An Account of the Persecutions in Italy, Under the Papacy (28/35)
The messenger soon returned and informed them that it was not in the power of the three Protestant captains to support their proceedings, as they were themselves attacked by a very superior force in the plain, and could scarce sustain the unequal conflict.
The captains, Jahier and Laurentio, on receiving this intelligence, determined to discontinue the assault on Biqueras, and to proceed, with all possible expedition, to the relief of their friends on the plain. This design proved to be of the most essential service, for just as they arrived at the spot where the two armies were engaged, the papist troops began to prevail, and were on the point of flanking the left wing, commanded by Captain Gianavel. The arrival of these troops turned the scale in favor of the Protestants: and the papist forces, though they fought with the most obstinate intrepidity, were totally defeated. A great number were killed and wounded, on both sides, and the baggage, military stores, etc., taken by the Protestants were very considerable.

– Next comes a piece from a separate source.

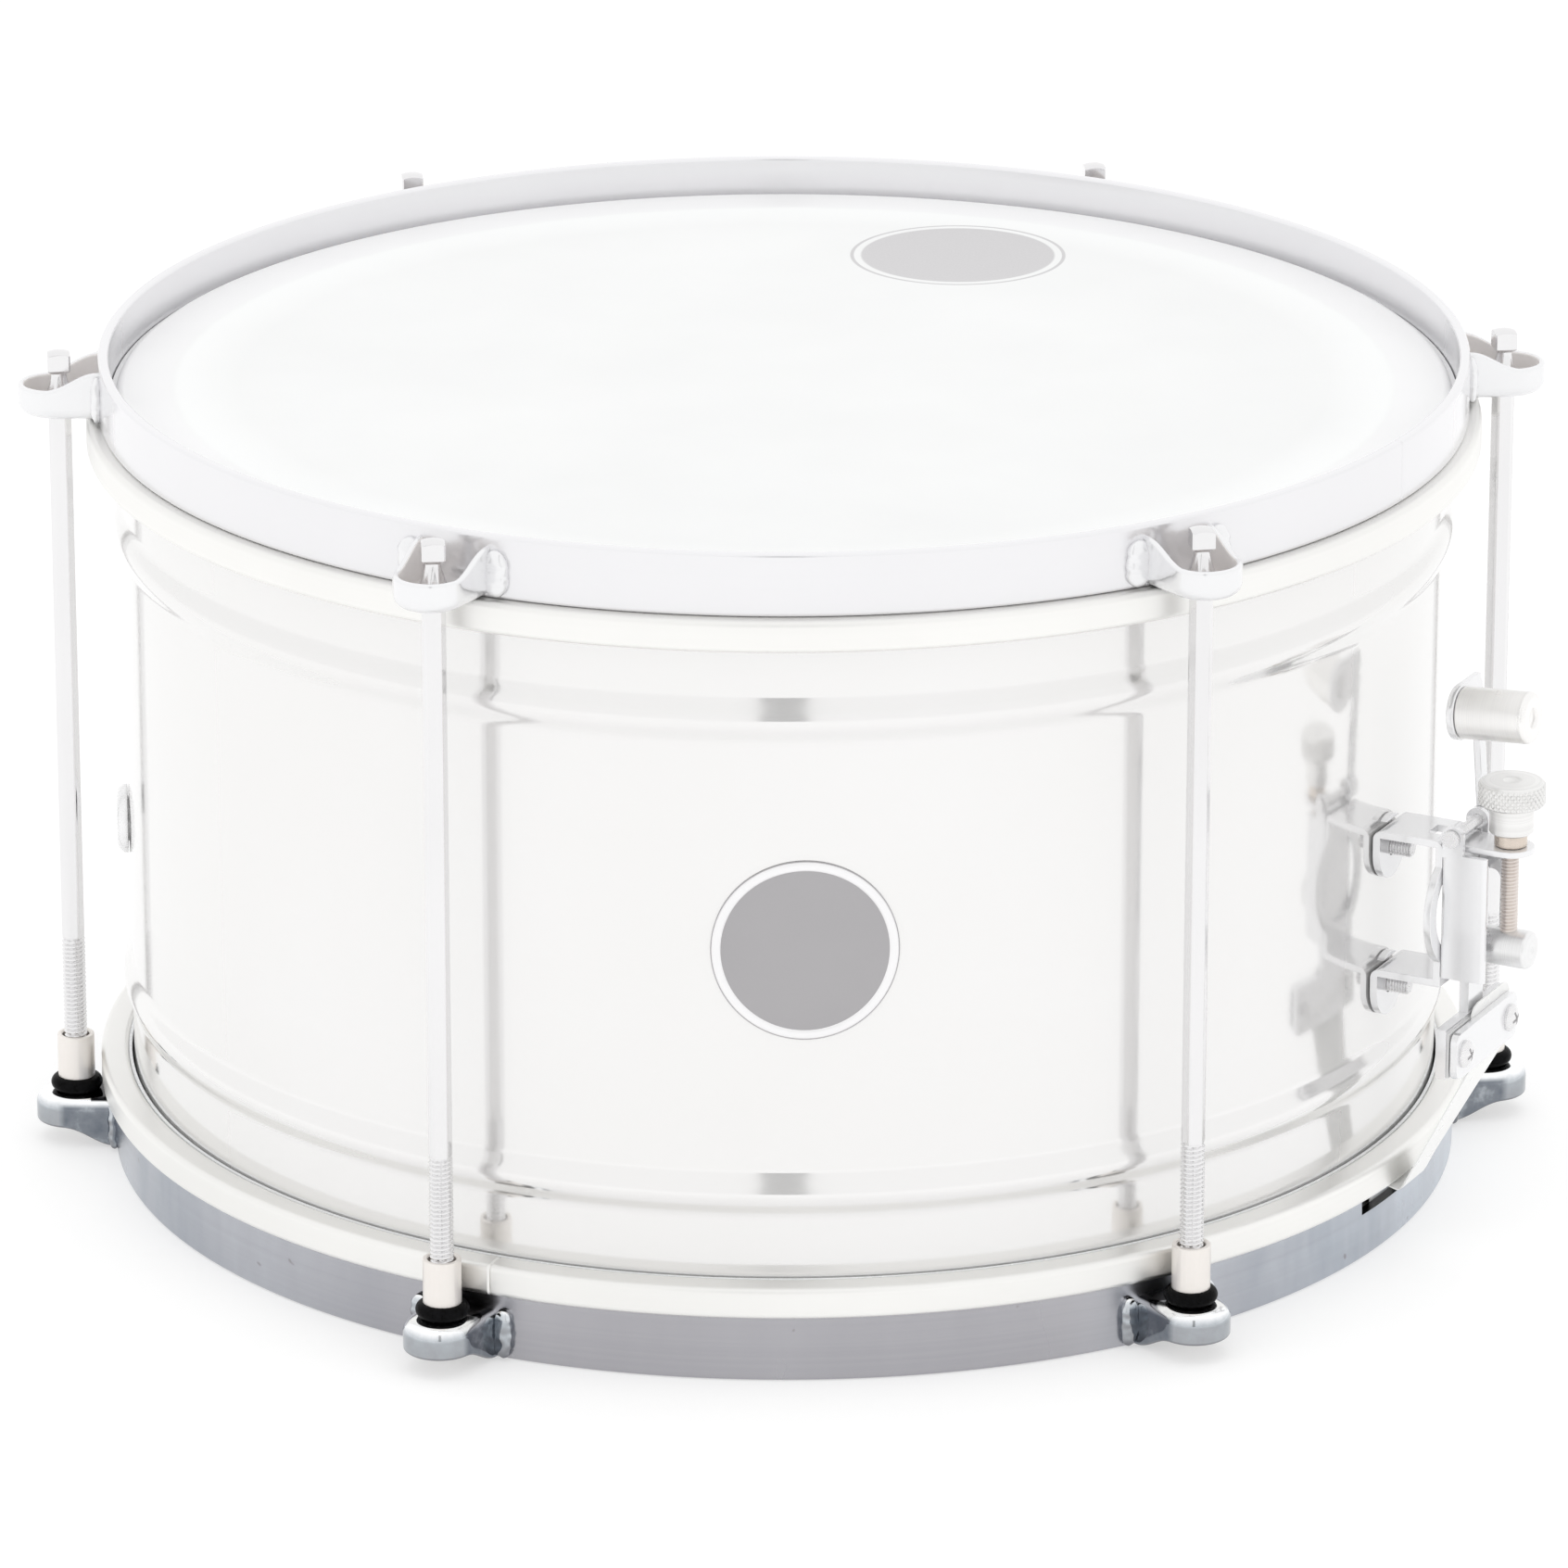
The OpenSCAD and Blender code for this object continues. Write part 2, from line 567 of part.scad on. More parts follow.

Captain Gianavel, having information that three hundred of the enemy were to convoy a great quantity of stores, provisions, etc., from La Torre to the castle of Mirabac, determined to attack them on the way. He, accordingly, began the assault at Malbec, though with a very inadequate force. The contest was long and bloody, but the Protestants at length were obliged to yield to the superiority of numbers, and compelled to make a retreat, which they did with great regularity, and but little loss.
Captain Gianavel advanced to an advantageous post, situated near the town of Vilario, and then sent the following information and commands to the inhabitants.
# 1. That he should attack the town in twenty-four hours.
# 2. That with respect to the Roman Catholics who had borne arms, whether they belonged to the army or not, he should act by the law of retaliation, and put them to death, for the numerous depredations and many cruel murders they had committed.
# 3. That all women and children, whatever their religion might be, should be safe.
# 4. That he commanded all male Protestants to leave the town and join him.
# 5. That all apostates, who had, through weakness, abjured their religion, should be deemed enemies, unless they renounced their abjuration.
# 6. That all who returned to their duty to God, and themselves, should be received as friends.
The Protestants, in general immediately left the town, and joined Captain Gianavel with great satisfaction, and the few, who through weakness or fear, had abjured their faith, recanted their abjuration and were received into the bosom of the Church. As the marquis of Pianessa had removed the army, and encamped in quite a different part of the country, the Roman Catholics of Vilario thought it would be folly to attempt to defend the place with the small force they had. They, therefore, fled with the utmost precipitation, leaving the town and most of their property to the discretion of the Protestants.
The Protestant commanders having called a council of war, resolved to make an attempt upon the town of La Torre. The papists being apprised of the design, detached some troops to defend a defile, through which the Protestants must make their approach; but these were defeated, compelled to abandon the pass, and forced to retreat to La Torre.
The Protestants proceeded on their march, and the troops of La Torre, on their approach, made a furious sally, but were repulsed with great loss, and compelled to seek shelter in the town. The governor now only thought of defending the place, which the Protestants began to attack in form; but after many brave attempts, and furious assaults, the commanders determined to abandon the enterprise for several reasons, particularly, because they found the place itself too strong, their own number too weak, and their cannon not adequate to the task of battering down the walls.